In an agricultural environment like California’s, water is of paramount concern. Gills Onions utilizes drip irrigation and soil moisture sensors. They perform regular soil tests to determine measures of fertilizers and measure fuel usage in the fields via pumps – all methods to increase the sustainability factor and – hopefully – their profit margin.
“We feel we are greening the supply chain with customers like Costco or Safeway or Walmart,” Rodoni said. “As consumers become more aware of where their food is coming from, it’s a chance to educate everyone in the industry about better and smarter growing and processing methods.”
Such sophisticated methods don’t come cheap. Their Energy Recovery Systems cost about $10.8 million, requiring, Rodoni said, a certain effort to educate lenders as to the viability of the system. However, they figure such an investment will see a return within six or seven years.
“It’s a lot of work,” Gill said. “It took me 10 years to develop the whole system and a lot of the savings goes to debt service and further research. But I figure I save at least $100,000 a year. My Dad would never have believed it.”
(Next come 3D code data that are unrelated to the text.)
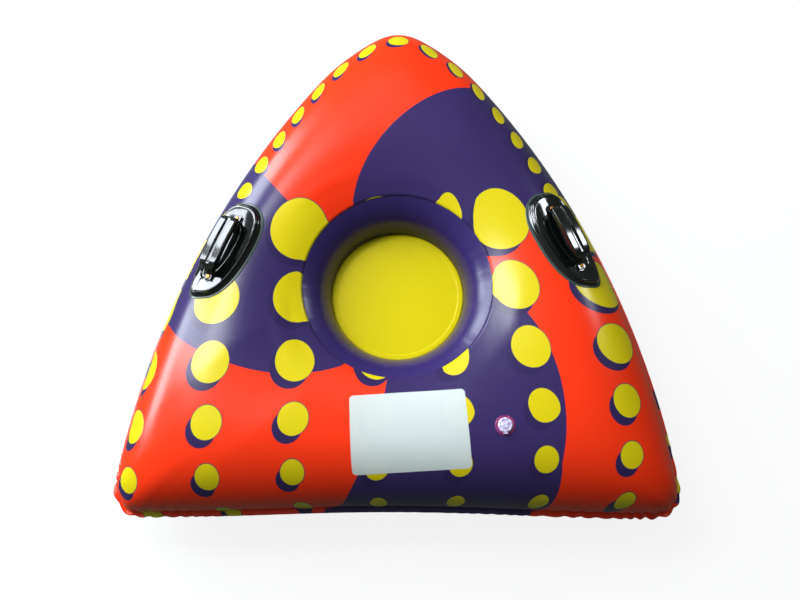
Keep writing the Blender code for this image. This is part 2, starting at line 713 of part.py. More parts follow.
def build_stem(axis, finishes):
    """Soft tube with a collar that rests on the flange and a bead that stops it when pulled out."""
    top = GAP + COLLAR
    profile = [
        (STEM_BORE, top),
        (COLLAR_RADIUS - CHAMFER, top),
        (COLLAR_RADIUS, top - CHAMFER),
        (COLLAR_RADIUS, GAP),
        (STEM_RADIUS, GAP),
        (STEM_RADIUS, -STEM_DEPTH + BEAD),
        (BEAD_RADIUS, -STEM_DEPTH + BEAD * 0.7),
        (BEAD_RADIUS, -STEM_DEPTH),
        (STEM_BORE, -STEM_DEPTH),
        (STEM_BORE, top),
    ]
    stem = turned("valve_stem", profile, VALVE_SIDES, parts, finishes["valve"], axis)
    inside = HINGE_WIDTH / 2 + GAP
    low_root = -STEM_DEPTH + BEAD / 2
    for sign in (1, -1):
        near, far = sorted((sign * inside, sign * (inside + EAR)))
        ears = (
            ((near, -CAP_HINGE_REACH - CAP_BARREL, 2 * GAP),
             (far, -CAP_HINGE_REACH + CAP_BARREL, CAP_HINGE + CAP_BARREL)),
            ((near, -CAP_HINGE_REACH, 2 * GAP), (far, -CAP_HINGE_REACH + EAR_ROOT, top - GAP)),
            ((near, FLAP_HINGE_REACH - FLAP_BARREL, FLAP_HINGE - FLAP_BARREL),
             (far, FLAP_HINGE_REACH + FLAP_BARREL, low_root)),
            ((near, FLAP_HINGE_REACH - EAR_ROOT, -STEM_DEPTH + GAP), (far, FLAP_HINGE_REACH, low_root)),
        )
        for low, high in ears:
            combine(stem, add_mesh("ear_cutter", block(low, high), cutters, None, axis), "UNION")


def build_cap(axis, finishes):
    """Domed cap with a tapered plug, its origin on the film hinge."""
    low = -CAP_BARREL
    plug = STEM_BORE - PLUG_FIT
    profile = [
        (0, low - PLUG_LENGTH),
        (plug - PLUG_TAPER, low - PLUG_LENGTH),
        (plug, low),
        (CAP_RADIUS, low),
        (CAP_RADIUS, low + CAP * 0.6),
        (CAP_RADIUS - CHAMFER, low + CAP),
        (CAP_RADIUS * 0.55, low + CAP + CAP_DOME * 0.8),
        (0, low + CAP + CAP_DOME),
    ]
    pivot = Matrix.Translation((0, -CAP_HINGE_REACH, CAP_HINGE))
    frame = add_empty("cap_hinge_frame", pivot, axis)
    cap = spun("valve_cap", profile, (0, CAP_HINGE_REACH), VALVE_SIDES, finishes["valve"], frame)
    half = HINGE_WIDTH / 2
    tab = block((-half, 0, -CAP_BARREL / 2), (half, HINGE_TAB, CAP_BARREL / 2))
    combine(cap, add_mesh("tab_cutter", tab, cutters, None, frame), "UNION")
    roll = barrel(CAP_BARREL, HINGE_WIDTH, 0, 0)
    combine(cap, add_mesh("barrel_cutter", roll, cutters, None, frame), "UNION")


def build_flap(axis, finishes):
    """One-way flap that lies against the stem's lower end, its origin on its film hinge."""
    pivot = Matrix.Translation((0, FLAP_HINGE_REACH, FLAP_HINGE))
    frame = add_empty("flap_hinge_frame", pivot, axis)
    high = FLAP_BARREL
    profile = [(0, high - FLAP), (FLAP_RADIUS, high - FLAP), (FLAP_RADIUS, high), (0, high)]
    flap = spun("valve_check_flap", profile, (0, -FLAP_HINGE_REACH), VALVE_SIDES, finishes["flap"],
                frame)
    half = HINGE_WIDTH / 2
    tab = block((-half, -HINGE_TAB, -FLAP_BARREL * 0.1), (half, 0, FLAP_BARREL * 0.9))
    combine(flap, add_mesh("tab_cutter", tab, cutters, None, frame), "UNION")
    roll = barrel(FLAP_BARREL, HINGE_WIDTH, 0, 0)
    combine(flap, add_mesh("barrel_cutter", roll, cutters, None, frame), "UNION")


def main():
    clear_scene()
    finishes = {
        "print": material("printed_vinyl", (0.9, 0.07, 0.01), 0.32),
        "underside": material("plain_vinyl", (0.05, 0.03, 0.16), 0.38),
        "wall": material("wall_vinyl", (0.05, 0.03, 0.16), 0.34),
        "floor": material("floor_vinyl", (0.80, 0.62, 0.01), 0.36),
        "patch": material("patch_vinyl", (0.01, 0.01, 0.012), 0.35),
        "moulding": material("black_moulding", (0.008, 0.009, 0.009), 0.15),
        "rivet": material("rivet_brass", (0.62, 0.32, 0.09), 0.35, metallic=1.0),
        "flange": material("flange_vinyl", (0.55, 0.06, 0.20), 0.25, alpha=0.8),
        "valve": material("valve_vinyl", (0.75, 0.70, 0.82), 0.22, alpha=0.8),
        "flap": material("flap_vinyl", (0.70, 0.68, 0.75), 0.30, alpha=0.9),
    }
    seat = add_empty("seat_axis", Matrix.Translation((0, SEAT_Y, 0)))
    surface = skin_surface()
    skin = BVHTree.FromBMesh(surface)
    surface.free()
    top = build_panels(seat, finishes)
    build_seat(seat, finishes)
    build_handle("right", share_at(RIGHT_RUN), seat, skin, finishes)
    build_handle("left", 1 - share_at(LEFT_RUN), seat, skin, finishes)
    build_valve(seat, top, skin, finishes)
    bpy.context.view_layer.update()


main()
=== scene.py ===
# %% [markdown]
# # Three-cornered snow tube
# The tube is a bag of welded vinyl: a printed sheet above, a plain one below, a lined well that the
# rider sits in, two moulded grab handles and one flush valve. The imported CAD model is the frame. It
# fixes every size and place, and each piece made here stands for one of its nodes.

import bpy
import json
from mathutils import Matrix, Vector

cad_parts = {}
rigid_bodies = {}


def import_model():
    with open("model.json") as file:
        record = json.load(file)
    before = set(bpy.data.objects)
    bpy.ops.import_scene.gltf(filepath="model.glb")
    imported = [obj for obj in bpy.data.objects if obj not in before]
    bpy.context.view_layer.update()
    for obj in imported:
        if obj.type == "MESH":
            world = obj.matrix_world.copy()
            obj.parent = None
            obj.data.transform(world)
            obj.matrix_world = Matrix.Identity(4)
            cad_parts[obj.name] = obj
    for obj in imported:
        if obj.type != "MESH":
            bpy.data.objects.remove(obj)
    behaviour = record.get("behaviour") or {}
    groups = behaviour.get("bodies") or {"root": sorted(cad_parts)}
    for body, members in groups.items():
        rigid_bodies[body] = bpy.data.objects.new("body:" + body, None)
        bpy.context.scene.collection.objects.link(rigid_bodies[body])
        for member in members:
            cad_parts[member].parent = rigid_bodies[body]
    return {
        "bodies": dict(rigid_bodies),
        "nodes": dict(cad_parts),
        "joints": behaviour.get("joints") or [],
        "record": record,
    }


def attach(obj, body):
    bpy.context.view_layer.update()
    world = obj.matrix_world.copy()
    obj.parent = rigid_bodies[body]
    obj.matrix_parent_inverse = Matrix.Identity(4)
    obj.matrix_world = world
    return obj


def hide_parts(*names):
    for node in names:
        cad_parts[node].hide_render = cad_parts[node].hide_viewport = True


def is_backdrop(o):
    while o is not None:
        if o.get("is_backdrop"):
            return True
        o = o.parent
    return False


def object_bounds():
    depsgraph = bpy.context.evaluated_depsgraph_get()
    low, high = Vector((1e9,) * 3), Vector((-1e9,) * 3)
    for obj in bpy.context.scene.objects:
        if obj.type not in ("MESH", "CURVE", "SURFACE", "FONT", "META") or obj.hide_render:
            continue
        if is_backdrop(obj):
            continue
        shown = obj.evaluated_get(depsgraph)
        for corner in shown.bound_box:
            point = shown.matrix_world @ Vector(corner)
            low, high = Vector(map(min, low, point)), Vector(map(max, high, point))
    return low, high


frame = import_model()
cad_box = [list(corner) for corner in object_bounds()]
print("frame:", len(frame["nodes"]), "nodes, box", cad_box)

# %% [markdown]
# ## Camera
# The photograph looks steeply down from beyond the tail, so the nose points up the picture. The
# camera's place comes from the overall size and the angle, by fitting the seat ring and the three
# corners. A small shift puts the tube where the photograph has it in the frame.

# %% Camera
import json
import math

import bmesh
import bpy
import numpy as np
from mathutils import Matrix, Vector
from mathutils.bvhtree import BVHTree

SEAT_Y = -0.086  # the seat's axis in the frame
CAMERA_DISTANCE, LOOK_HEIGHT = 1.766, 0.118
AZIMUTH, ELEVATION, ROLL = 1.2, 73.6, 1.0  # in degrees


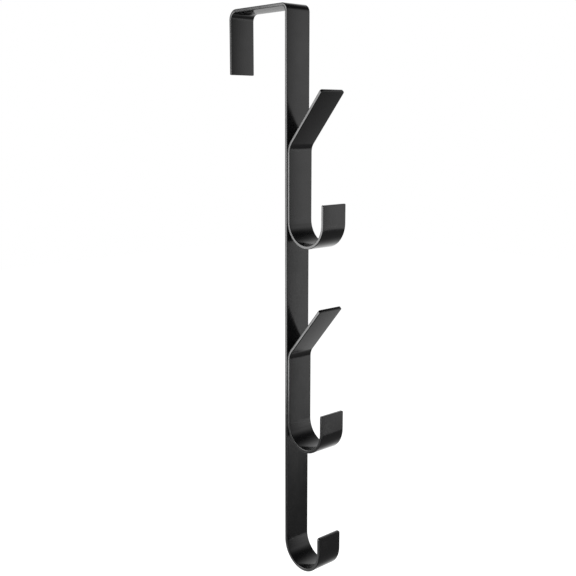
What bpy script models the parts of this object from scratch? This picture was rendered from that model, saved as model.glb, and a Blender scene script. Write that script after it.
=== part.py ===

Gill admitted California’s notoriously strict regulatory agencies “slow down” progress. He says they could generate enough biofuel to “pump back into the pipeline” and contribute substantially to a clean fuel source, but that such a proposal also poses significant investment of time, effort and money. Permits, feasibility studies costing from $10,000 to $100,000 and equipment running upwards of $700,000 would be a part of the equation.
“The folks in Sacramento just don’t understand the process,” Gill said. “They get wind and solar but the state needs to be educated. We work with the California Energy Commission and they are working with the state agencies to bring them up to speed. It just takes time.”